Slowly, the old man arose. He was a patriarchal figure, with a long white beard and flowing hair. Reverently he gathered the crushed pieces of the consecrated Host. Slowly he bade us to come forward and to receive them in our last Communion. Maybe our viaticum. We did.

Then we got holy water and scrubbed the floor. And we stayed on, to pray in reparation. We buried the priest secretly. He was the last priest in town; there would be no more Mass, no sacraments.

The familiar streets were still filled with danger and death for us. We didn’t mind them anymore, because we ourselves were filled with such desolation, a desolation that no one knows in countries where there are so many churches and so many priests.

All this happened just before Christmas. And so it was a Christmas without Christ in the tabernacle – without Mass – without Confession – without Communion.

Just the same, it was my most memorable Christmas. Since they had closed all the doors against His coming, He chose the humble stables of our pain-filled hearts in which to be born anew that strange, lonely, cold Christmas of the first year of the communist Russian Revolution in 1917.

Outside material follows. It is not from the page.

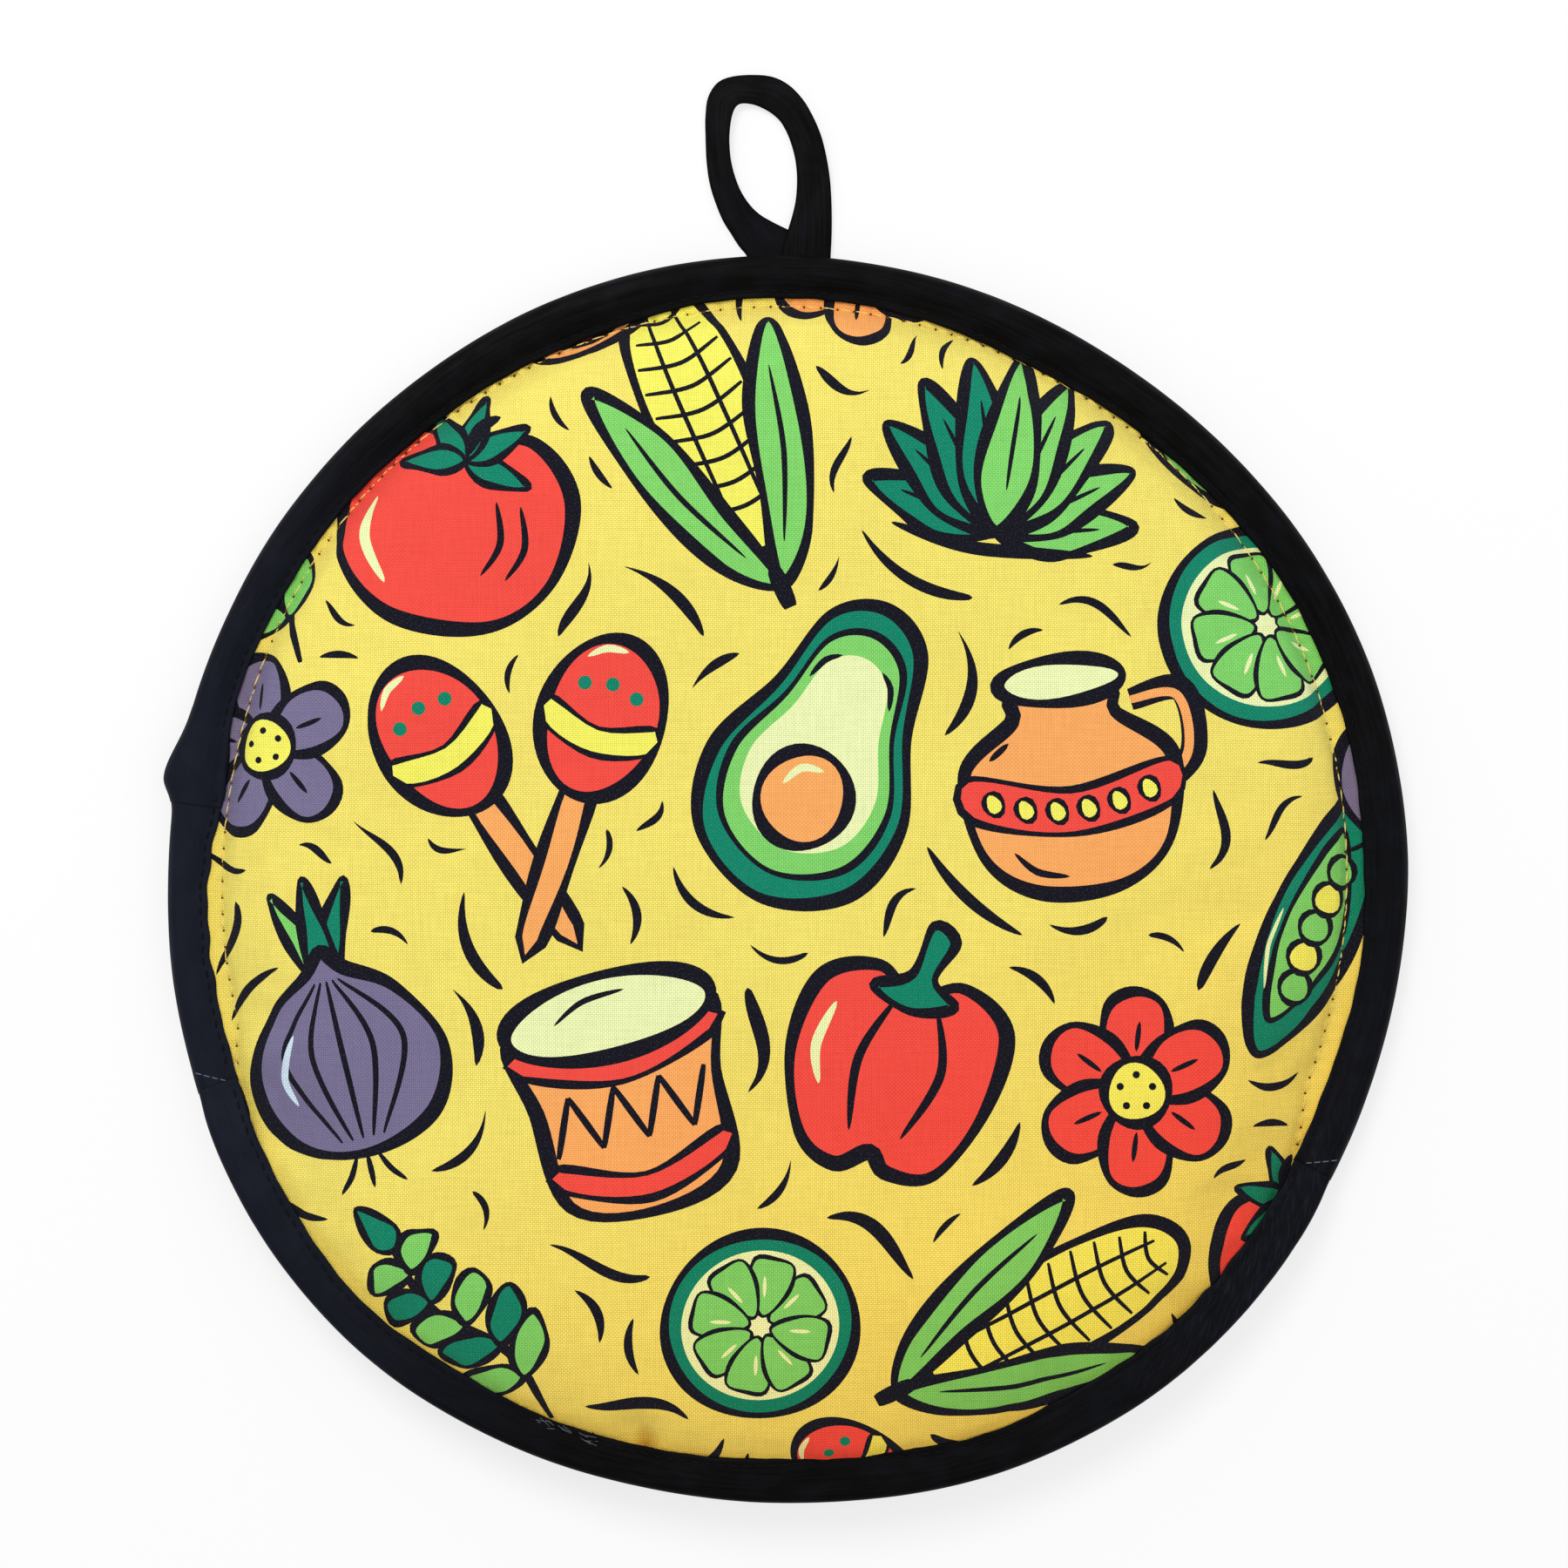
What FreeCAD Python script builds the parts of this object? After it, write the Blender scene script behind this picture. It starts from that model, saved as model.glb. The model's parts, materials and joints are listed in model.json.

Sometimes it seems to me to have been the most blessed Christmas of all because, from that day on, I knew that, when all the rest had been taken away from me, nothing mattered but his inner presence in my heart.

I wish – oh, how I wish – that I really could tell all this to the youth in North America. To so many of them, going to Mass on Sundays seems, at times, too dull and hard. Mass on Sunday? Oh, my friends, go to Mass every day – while you can!

Yes, we would have crawled on our knees that Christmas – through the strange and fearsome streets, filled with dangers and death – if only we could have participated in just one more Mass.

Thank God each day that, as yet, your most memorable Christmas is not without Christ in all the tabernacles of your many churches.